Surprising as it appears, the British team were defeated 5-3 by Luxemburg – a result that can be partly explained by the fact our team comprised only amateurs. On the other hand, though, it did include George Robb and Jim Lewis (later to develop excellent careers with Tottenham and Chelsea respectively) as well as the young Slater, who was then a Brentford player.

But Bill’s Olympic experience was much longer-lasting than that of his team; in fact it has proved to be almost a lifelong passion.

In Wolves garb.

Long after Hungary had stormed to the gold medal in the Finnish capital by thrashing the 1948 winners Sweden 6-0 in the semi-final and then condemning Yugolslavia to the silver, he stayed in close contact with the once-every-four-years spectacular.

Daughter Barbara, who was born a couple of weeks after Wolves had retained their League Championship crown in 1959, competed in the gymnastics at the 1976 Games.

“My mother and father went out to Montreal to watch me,” she said. “I think it was the first time Mum had been on a plane. My elder brother was probably 18 at the time and went off to have a great holiday with our two siblings at Butlins, Minehead.

“Dad actually coached me. He couldn’t go on the floor because he wasn’t our official coach but he was a lecturer in PE at the time and his area of expertise was sports movement. I had been involved in schools and club gymnastics but was striving to get to the next level, so I used to go the university late at night, about 10pm, and use their facilities under his guidance after the students had finished for the day.”

All of which explains why Bill’s anticipation of this summer’s events extends far beyond just the sport in which he is best known.

Having worked as deputy director of the then new Crystal Palace Sports Centre in the 1960s, subsequently held a position with the Sports Council and been a member of the National Olympic Committee, his interest is a wide one.

He also held posts at Liverpool and Birmingham Universities – further reason why he was awarded the OBE in 1982 and the CBE in 1998, both for his services to sport.

Despite turning 85 before the Games begin, he already has a ticket for the men’s football final at Wembley on August 11 but added: “I’d love to go to some of the athletics as well and I’ll be watching a lot of the other events closely on TV.

“Although we didn’t have any success when I appeared in the Olympics, I’m very proud to have played in one and still have the trophy we all received for taking part.

“We selected amateur players from all the home nations and I just hope things can be satisfactorily sorted out now and the different countries are happy to have their players involved this time.

“I think I had just joined Brentford from Blackpool in the summer of 1952 and that was a happy arrangement for me because my wife-to-be was living just down the road, near where we now live in Ealing.
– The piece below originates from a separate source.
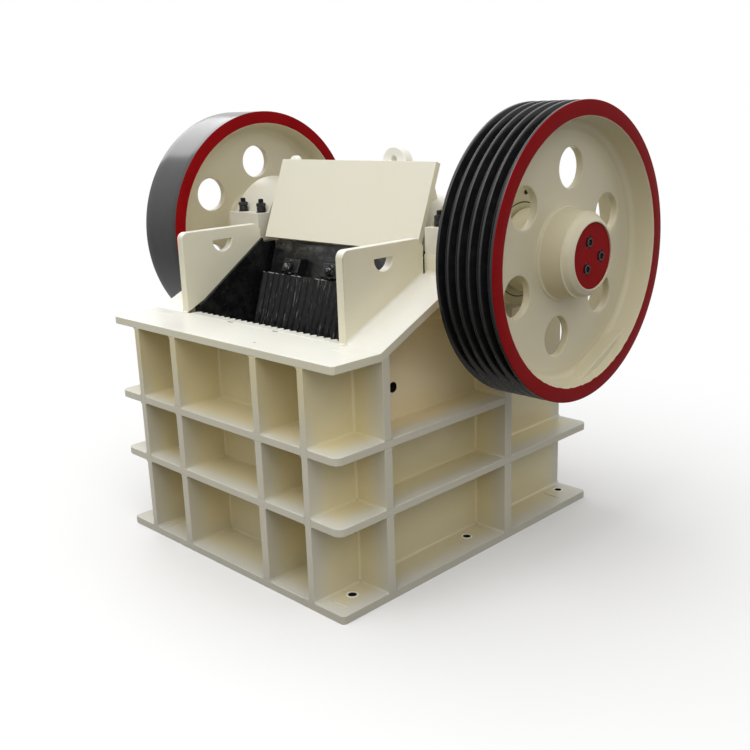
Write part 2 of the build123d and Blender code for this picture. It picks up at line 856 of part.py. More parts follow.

I was thrilled to play, as I was for the England amateur team and, of course, the full team a few years later.”

Slater revealed his studious side following the Helsinki Games by writing a report about the Hungarian side and sending it to the FA.
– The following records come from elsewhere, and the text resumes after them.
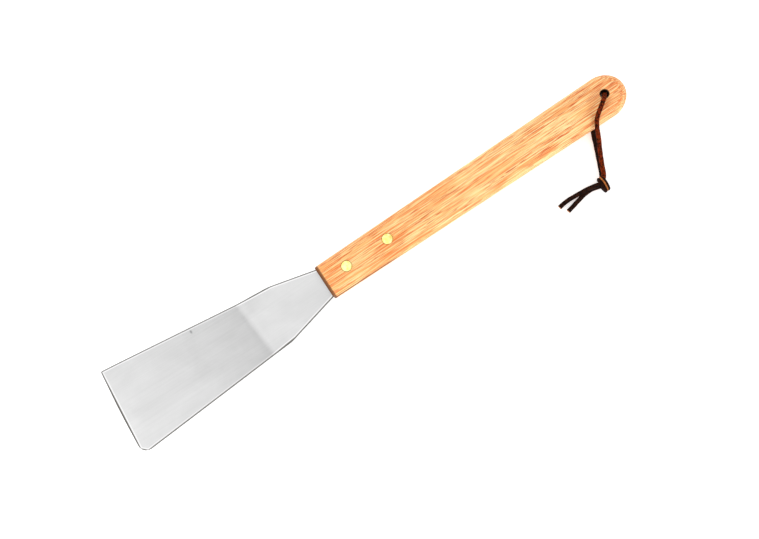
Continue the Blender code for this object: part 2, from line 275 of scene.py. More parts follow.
def maths(nodes, links, operation, a, b=None, clamp=False):
    node = nodes.new("ShaderNodeMath")
    node.operation = operation
    node.use_clamp = clamp
    for socket, value in zip(node.inputs, (a, b)):
        if isinstance(value, bpy.types.NodeSocket):
            links.new(value, socket)
        elif value is not None:
            socket.default_value = value
    return node.outputs["Value"]


def vector_maths(nodes, links, operation, vector, value=None):
    node = nodes.new("ShaderNodeVectorMath")
    node.operation = operation
    links.new(vector, node.inputs[0])
    if value is not None:
        node.inputs[1].default_value = value
    return node.outputs["Value" if operation in ("LENGTH", "DOT_PRODUCT") else "Vector"]


def axis_value(nodes, links, vector, axis):
    node = nodes.new("ShaderNodeSeparateXYZ")
    links.new(vector, node.inputs["Vector"])
    return node.outputs[axis]


def near_point(nodes, links, point, stretch, inner, outer):
    """A mask that is 1 within the inner distance of a point and 0 beyond the outer one."""
    vector = vector_maths(nodes, links, "SUBTRACT", object_place(nodes), point)
    vector = vector_maths(nodes, links, "MULTIPLY", vector, stretch)
    length = vector_maths(nodes, links, "LENGTH", vector)
    inwards = maths(nodes, links, "MULTIPLY", length, -1.0 / (outer - inner))
    return maths(nodes, links, "ADD", inwards, outer / (outer - inner), True)


def edge_distance(nodes, links, lines):
    """Distance in plan to the nearest of some straight lines, each through two points."""
    place = object_place(nodes)
    nearest = None
    for a, b in lines:
        across = Vector((a.y - b.y, b.x - a.x, 0.0)).normalized()
        product = vector_maths(nodes, links, "DOT_PRODUCT", place, across)
        distance = maths(nodes, links, "SUBTRACT", product, a.dot(across))
        distance = maths(nodes, links, "ABSOLUTE", distance)
        if nearest is not None:
            distance = maths(nodes, links, "MINIMUM", nearest, distance)
        nearest = distance
    return nearest


def bump(nodes, links, height, strength, distance, onto=None):
    node = nodes.new("ShaderNodeBump")
    node.inputs["Strength"].default_value = strength
    node.inputs["Distance"].default_value = distance
    links.new(height, node.inputs["Height"])
    if onto is not None:
        links.new(onto, node.inputs["Normal"])
    return node.outputs["Normal"]


# Materials

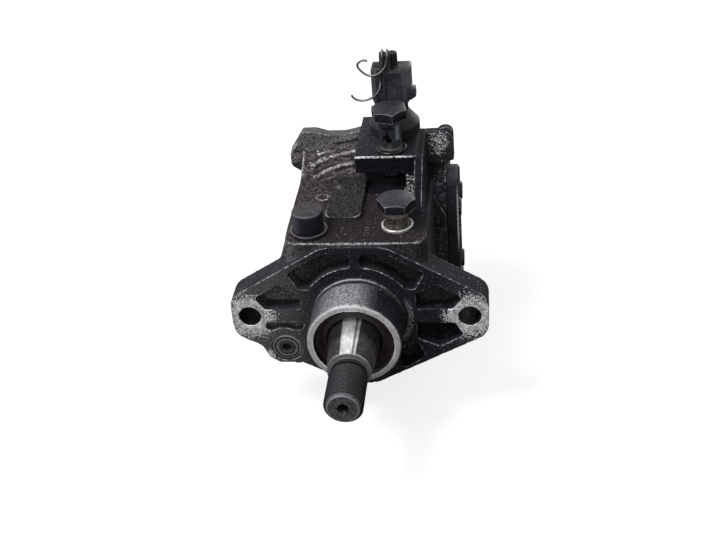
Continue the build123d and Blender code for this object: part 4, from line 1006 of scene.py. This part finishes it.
def plug_finish():
    """The plug's shell: dusty top, blue-black front field, grey right facet and a black lug."""
    f = Finish("plug_plastic_finish")
    film, grain = f.noise(2.2, 5, 0.6, shift=4.0), f.noise(0.5, 3)
    across = f.facing("X")
    colour = f.mottle(film, (24, 26, 32), (44, 47, 55))
    colour = f.paint(f.step(across, 0.15, 0.5), colour, film, (62, 62, 69), (92, 93, 100))
    colour = f.paint(f.step(across * -1, 0.15, 0.6), colour, film, (46, 46, 51), (70, 70, 75))
    colour = f.paint(f.step(f.facing("Z"), 0.5, 0.85), colour, film, (15, 15, 18), (34, 34, 38))
    colour = f.blend(f.edges(0.3) * 0.55, colour, tone(112, 112, 120))
    colour = f.blend(f.step(f.z, 94.2, 94.6), colour, tone(20, 20, 23))
    return f.lay(colour, 0.46, 0.0, grain * 0.5 + film * 0.5, 0.05, {"Specular IOR Level": 0.25})


soft = {
    "rubber_black": dull_finish("rubber_black_finish", tone(20, 20, 22), tone(46, 45, 46), 0.6, 1.0),
    "seal_brown": dull_finish("seal_brown_finish", tone(30, 23, 22), tone(56, 46, 44), 0.5, 2.0),
    "cap_plastic": cap_finish(),
    "plug_plastic": plug_finish(),
}
print("rubber and plastic:", len(soft))

# %% [markdown]
# The two hollow bolts have blackened heads. A spanner rubbed only the rim of each head, so the chamfer is
# pale and the flats stay dark, and the top of each head is painted paler than its flats as light.
# The lower shank still has its olive plating with a pale band, and the upper one is dark with a painted glint.

# %% Hollow bolts
def bolt_finish(name, head_z, shank_dark, shank_pale, band_low, band_high):
    """A hollow bolt whose head starts at head_z mm, with a pale band on its shank."""
    f = Finish(name)
    patches, fine = f.noise(1.8, 4, 0.6), f.noise(0.5, 3)
    skirt = f.mottle(patches, (12, 12, 17), (26, 26, 33))
    # Painted light: the top of the head is paler than its flats.
    hexagon = f.paint(f.step(f.facing("Z"), 0.3, 0.5), skirt, patches, (33, 32, 37), (53, 52, 57))
    hexagon = f.blend(f.edges(0.8, 0.05, 0.1) * f.step(patches, 0.25, 0.42), hexagon, tone(164, 163, 167))
    shank = f.mottle(patches, shank_dark, shank_pale)
    shank = f.blend(f.between(f.z, band_low, band_high, 0.3) * 0.5, shank, tone(150, 147, 132))
    # Painted highlight: a glint where the upper shank faces right.
    glint = f.between(f.facing("X"), 0.55, 0.85, 0.08) * f.between(f.z, 66, 74, 0.8)
    shank = f.blend(glint * 0.8, shank, tone(128, 134, 142))
    colour = f.blend(f.step(f.z, head_z - 0.2, head_z), shank, hexagon)
    return f.lay(colour, 0.44 + fine * 0.12, 0.35, fine, 0.03, {"Specular IOR Level": 0.25})


bolts = {
    "dark_hex": bolt_finish("dark_hex_finish", 76.7, (20, 21, 25), (56, 58, 62), 61, 61.5),
    "zinc_olive": bolt_finish("zinc_olive_finish", 50.1, (40, 37, 32), (92, 88, 78), 47, 48.6),
}
print("hollow bolts:", len(bolts))

# %% [markdown]
# The sealing washers under the bolts are soft metal, bright where they are clean and black where oil crept out.
# The gallery plug beside the hub was turned, so rings of light and dirt lie round its brown hole.

# %% Washers and gallery plug
def washer_finish():
    """Soft sealing washers: bright where clean, with dark oil on the right."""
    f = Finish("bright_washer_finish")
    patches = f.noise(1.6, 4, 0.6)
    clean = f.mottle(patches, (150, 148, 144), (214, 212, 206), 0.3, 0.55)
    oily = f.mottle(patches, (18, 17, 18), (44, 41, 40))
    centre = f.smaller(f.away(19.75, 17.5, 0, (1, 1, 0)), f.away(14.7, 60, 0, (1, 1, 0)))
    share = f.larger(f.step(patches + f.step(f.z, 50, 55) * 0.22, 0.54, 0.6), 1 - f.step(centre, 6.5, 6.8))
    return f.lay(f.blend(share, clean, oily), 0.34, 0.5, patches, 0.05, {"Specular IOR Level": 0.25})


def gallery_finish():
    """The gallery plug: turned rings, a groove full of dirt and a brown hole. The cap's collar shares it."""
    f = Finish("plug_metal_finish")
    patches, radius = f.noise(1.6, 5, 0.6), f.away(-37.2, 0, -19.1, (1, 0, 1))
    colour = f.mottle(patches, (62, 58, 60), (104, 99, 101))
    for low, high, paint in (
        (6.6, 7.3, (150, 148, 150)), (5.6, 6.1, (30, 28, 30)), (4.7, 5.1, (128, 125, 126)), (3.2, 3.9, (44, 40, 42)),
    ):
        colour = f.blend(f.between(radius, low, high, 0.12) * f.step(patches, 0.25, 0.45), colour, tone(*paint))
    colour = f.blend(1 - f.step(radius, 2.2, 2.8), colour, tone(34, 24, 24))
    rim = f.between(f.away(-22.1, 13.2, 0, (1, 1, 0)), 8.3, 8.9, 0.1)
    collar = f.blend(rim, f.mottle(patches, (24, 22, 25), (44, 42, 45)), tone(104, 102, 104))
    colour = f.blend(f.step(f.z, 20, 30), colour, collar)
    return f.lay(colour, 0.5, 0.5, patches, 0.05, {"Specular IOR Level": 0.3})


rings = {"bright_washer": washer_finish(), "plug_metal": gallery_finish()}
print("washers and gallery plug:", len(rings))

# %% [markdown]
# Every piece names its slot, and the solids that still show carry theirs from the drawing. One loop gives
# each its finish.

# %% Put the finishes on
finish = {
    "housing_casting": housing_finish, "head_casting": head_finish, "cover_casting": cover_finish,
    "ground_steel": shaft_finish, **steel, **soft, **bolts, **rings,
}
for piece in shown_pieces():
    if "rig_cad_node" in piece:
        for place in piece.material_slots:
            place.material = finish[place.material.name.split(".")[0]]
    else:
        piece.data.materials.clear()
        piece.data.materials.append(finish[piece["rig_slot"]])

# %% [markdown]
# The last cell writes the size of the solids beside the size of the dressed pump, to show that dressing
# changed neither.

# %% Finish
shown_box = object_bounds()
grown = [max(a - b, d - c) for a, b, c, d in zip(solid_box[0], shown_box[0], solid_box[1], shown_box[1])]
print("grown by mm:", [round(value / MM, 3) for value in grown])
Given how an England side led by Billy Wright were subsequently dismantled by the Magyars both at Wembley and in Budapest, he remains unsure how much notice was taken of it! By the time the Hungarians, Puskas and all, reached the final of the 1954 World Cup and surprisingly lost to West Germany in Berne, they were becoming much better known.

The Wolves wing-half, who later became a powerful centre-half and eventually the successor to Wright and Eddie Stuart as Molineux captain, won 12 senior England caps, including four at the 1958 World Cup finals in the wake of the League Championship trophy coming to rest here for the second time.

Slater, one in from the left on the back row, is joined by Ron Flowers and Peter Broadbent in this England line-up from April, 1960 - the spring in which he was named Footballer of the Year.

It was there, in Sweden, that he was part of an all-Wanderers half-back line of Slater, Wright, Clamp, with Ron Flowers (himself to finish with 49 senior international) left at home in reserve.

“It actually cost me money to go to the World Cup finals,” Slater added. “I was working for Birmingham University then and had my wages docked while I travelled with England. Although I wasn’t particularly well paid, the expenses I received from the FA certainly didn’t cover what I gave up. But I have no regrets. Who wouldn’t want to play in the World Cup if they had the chance?”

* Barbara Slater was born in Birmingham and was named in 2009 as the new director of BBC Sport. In keeping with family standards, she gained degrees from Birmingham and Oxford Unversities and qualified at Loughborough as a PE teacher. Her uncle, John Warr, a brother of her mother’s, was a bowler who played two Test matches for England.